Depression and suicidality are not demons.   They are a way of life for many.  When we decide to end this whole breathing thing, we’re following up on a plan that we’ve had in place for a while.  And, no, we’re not going to tell you about it.

It’s been just over a year since I last tasted metal.  It was a day I was done.  Just fucking done.  I’ve been there before.  I first tried to kill myself when I was very young.  I tried more than once as a child.  Then, I was desperate. Desperate to get away, to leave what I knew just wasn’t right.  To escape physical pain, to find some peace without fear, to be in a place where I was wanted or at least a place where it was clear I wasn’t.  To not be afraid of the person I wasn’t supposed to be afraid of.  To not feel abandoned by those who weren’t supposed to do that.

There was none of that desperation a year and a half ago.  There was exhaustion, the kind that unless you know it, you can’t possibly understand it.  The kind where you’re just. done.  And, I told no one.  I told my favorite tree and rock.  They would have gracefully absorbed what I bled out–blood, body, blessed being and held them as long as necessary. But I didn’t share with a single human.

I told no one because when I’ve told in the past, I was punished for it, excoriated and then ignored.

I told no one because there isn’t anyone who could hear me or see me.  There are those who see me as avatar and can’t understand the human-ness that actually is.  There are those who don’t see me as avatar but can’t see me at all.  They want to see me fit into their image of who and how I should be.  And, well, there’s the belief I shouldn’t be in the state of wanting to die–actually not just wanting to die as if waiting for it but willing to complete the act that makes it happen.

I told no one because the need to respond to inappropriate responses sucks as much life out as does a Luger round.  I told no one because ‘be here now’ really means be here as I want to see you and/or me.

I told no one because we denigrate the ‘cry for attention’ as if the desire for attention & connection is ‘just’ a ‘thing’, a mere thing without meaning or necessity. As a egoic tantrum, selfish fluff requiring responsibility–be it action or fucking inaction from us. We give little credence every day to what meaningful attention to others actually means but we’ll seek mindfulness of & for ourselves.

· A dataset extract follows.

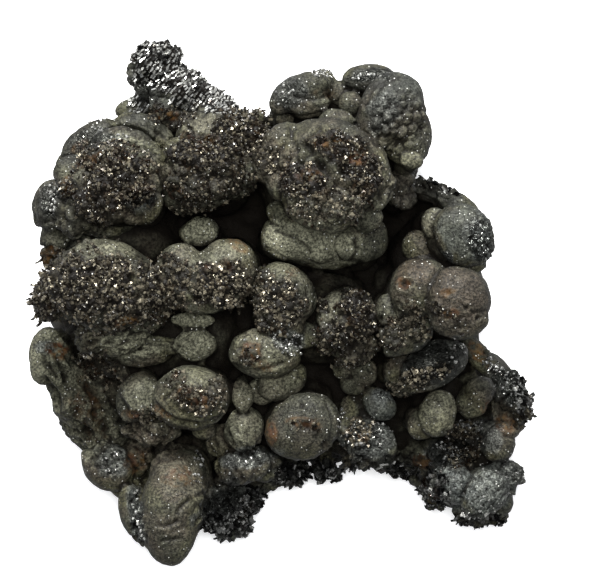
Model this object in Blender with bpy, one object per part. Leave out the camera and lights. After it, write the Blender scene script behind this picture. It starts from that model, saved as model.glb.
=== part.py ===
"""A hand-sized botryoidal goethite specimen, grown as one piece and lying on its cut back.

The crowded rounded heads stand on lumpy stalks that lean out of one thick crust. Every head is
an ellipsoid written as one line of the tables below, in millimetres: x to the right, y to the
top of the specimen, z out of the crust. The heads, their stalks and the crust are fused into
one solid, which is thinned to a light faceted mesh and sawn flat at the back.
"""

import math
from collections import namedtuple

import bmesh
import bpy
import numpy as np
from mathutils import Matrix, Vector

MM = 0.001

# Driving dimensions, in millimetres. The heads cover about 101 by 104 mm around this middle.
PLAN_MIDDLE = (-0.2, -0.7)
FUSING_VOXEL = 0.9
SOFTENING = 0.5
SOFTENING_STEPS = 3
MOST_TRIANGLES = 10300  # before the back is sawn off, which takes about a tenth of them

# A head: centre, half length, half width, turn of the length from x in degrees, height of its tip.
Head = namedtuple("Head", "x y a b turn tip")

UPPER_LEFT = [
    Head(-38.4, 31.4, 6.8, 3.5, 42, 30),
    Head(-42.4, 27.5, 3.5, 2.6, 60, 26),
    Head(-28.8, 34.6, 5.0, 3.3, -5, 29),
    Head(-24.3, 33.0, 3.4, 2.4, -35, 27),
    Head(-31.5, 30.0, 6.4, 4.4, -3, 36),
    Head(-36.5, 29.3, 2.9, 2.2, 20, 34),
    Head(-32.3, 23.4, 8.9, 7.6, -12, 45),
    Head(-26.0, 28.4, 3.7, 2.8, -55, 40),
    Head(-41.2, 25.2, 4.1, 3.6, 20, 36),
    Head(-28.3, 19.2, 4.9, 4.1, 0, 43),
    Head(-39.8, 18.3, 6.0, 4.8, 50, 33),
    Head(-34.0, 15.8, 6.0, 3.2, 8, 28),
    Head(-46.2, 20.3, 4.6, 3.2, 62, 26),
    Head(-45.6, 17.8, 3.9, 3.0, 85, 29),
    Head(-47.9, 17.0, 2.6, 1.7, 75, 24),
    Head(-44.8, 12.8, 3.8, 3.2, 60, 27),
    Head(-41.0, 13.0, 4.0, 3.4, 0, 23),
    Head(-46.0, 8.4, 2.4, 1.4, -50, 20),
]

UPPER_MIDDLE = [
    Head(-14.2, 31.2, 6.8, 6.3, 0, 39),
    Head(-15.0, 25.4, 7.6, 6.9, 0, 43),
    Head(-9.0, 25.8, 4.4, 5.4, 0, 37),
    Head(-21.2, 29.7, 2.7, 2.0, 75, 38),
    Head(-19.8, 21.0, 3.6, 3.3, 0, 38),
    Head(-8.2, 32.8, 4.2, 4.2, 0, 35),
    Head(-5.2, 35.6, 2.4, 1.5, 45, 31),
    Head(-4.8, 33.0, 1.7, 1.4, 0, 30),
]

CREST = [
    Head(-24.8, 47.6, 4.5, 3.9, 20, 27),
    Head(-22.6, 43.0, 6.0, 4.6, -30, 26),
    Head(-16.6, 41.2, 7.6, 3.0, -37, 23),
    Head(-11.6, 38.4, 4.4, 1.9, -40, 20),
    Head(-29.3, 46.2, 1.7, 1.4, 10, 24),
    Head(-30.2, 38.4, 2.9, 1.7, 15, 20),
    Head(-27.0, 40.0, 2.4, 2.2, 0, 20),
    Head(-23.8, 39.0, 2.7, 1.9, -15, 26),
    Head(-21.0, 36.6, 4.5, 2.7, -10, 24),
]

TOP_HEAD = [
    Head(10.6, 26.6, 11.9, 9.2, -22, 50),
    Head(8.2, 20.9, 8.5, 7.3, -20, 52),
    Head(-1.2, 27.2, 4.8, 3.8, 75, 45),
    Head(1.2, 31.6, 4.4, 3.7, 20, 46),
    Head(1.0, 23.2, 3.8, 3.8, 0, 46),
    Head(19.2, 22.0, 3.0, 4.6, -10, 45),
    Head(17.4, 15.9, 3.3, 2.8, 45, 44),
    Head(6.0, 32.8, 4.6, 3.1, 8, 46),
    Head(14.0, 30.4, 5.4, 4.0, -30, 48),
    Head(8.6, 12.6, 12.2, 6.3, -3, 36),
    Head(0.8, 11.6, 4.9, 3.7, -25, 38),
    Head(2.2, 16.2, 5.6, 3.2, -30, 38),
    Head(17.0, 12.2, 4.6, 5.0, 0, 36),
    Head(13.2, 10.6, 2.1, 3.1, 10, 38),
    Head(7.8, 10.4, 2.6, 3.4, -10, 38),
    Head(16.9, 9.6, 1.9, 2.3, 0, 37),
    Head(11.2, 36.0, 3.7, 2.3, -5, 36),
]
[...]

I told no one because as much as we want our lives to be like others, we really don’t.  We can’t get there, even when we try to emulate bits.  Whether that person is a neighbor, celebrity, or guru.  And as much as we like to think we can understand most things, we truly can’t begin to grasp other things.  There’s no one that can understand the toll it takes to move through the universe in this fashion except those who live within that came before. And we talk to each other all the time.

I told no one because if you won’t hear or listen me on a great day, you won’t on a shitawful one.  I told no one because false attachments are easier than real relationships and, in the end, have no real meaning.  I told no one because I wasn’t afraid.  I wasn’t being beset by demons or darkness.  I was fully in me.  In the shits.  Thinking that I was just.done.

I’ve a very interesting relationship with death.  It neither frightens nor interests me.  It just is part of living, as inevitable as drawing breath until that moment you don’t. There isn’t an attachment or anticipation related to any particular outcome.  I walk with and speak to those who no longer breathe every day.  I know there is nothing final about death.

I’m not quite sure why I chose not to pull the trigger.  I didn’t. I slept.  I woke up with the Ruger right next to me.  Kinda grinned. Put her away and started the day by deciding to make myself homeless.  That’s how some of us do this living thing–we think about dying.  We don’t need healing because there’s nothing fucking wrong with us.  We don’t live with demons or in the dark. It’s just part of us. A part you can’t understand.  It’s always there and sometimes some days were just.fucking.done. Some of us have the glorious capacity to take that knowing–at every level–and see into another’s heart and bring them to tomorrow.

I’ve danced this thing with death before.  I’ll do it again, I’m sure.  And, when someone makes their way to me and says “I want to die”, I can say, “I know.  Let’s just get you to tomorrow.”

You can do the same thing.  You can accept responsibility for another. You can knock on a neighbor’s door and say, “Hi.  I’ve lived next to you a long time but I don’t know you.  I’d like to do that.”  You can volunteer for suicide hotlines or participate in NAMI.  You can broaden your church’s reach from ministering to outreach.  You can give the homeless guy on the corner some cash without judging what he might spend it on.  You can mentor a child.  You can read to others.  You can hold a dying person’s hand.  You can listen–truly listen–with an open heart and not an expectation of how another should appear to be to you.   Don’t sit on your ass and send peace or love.  Act it.  Engage openly, honestly.  Connect, communicate, relate.  It may save your life and theirs.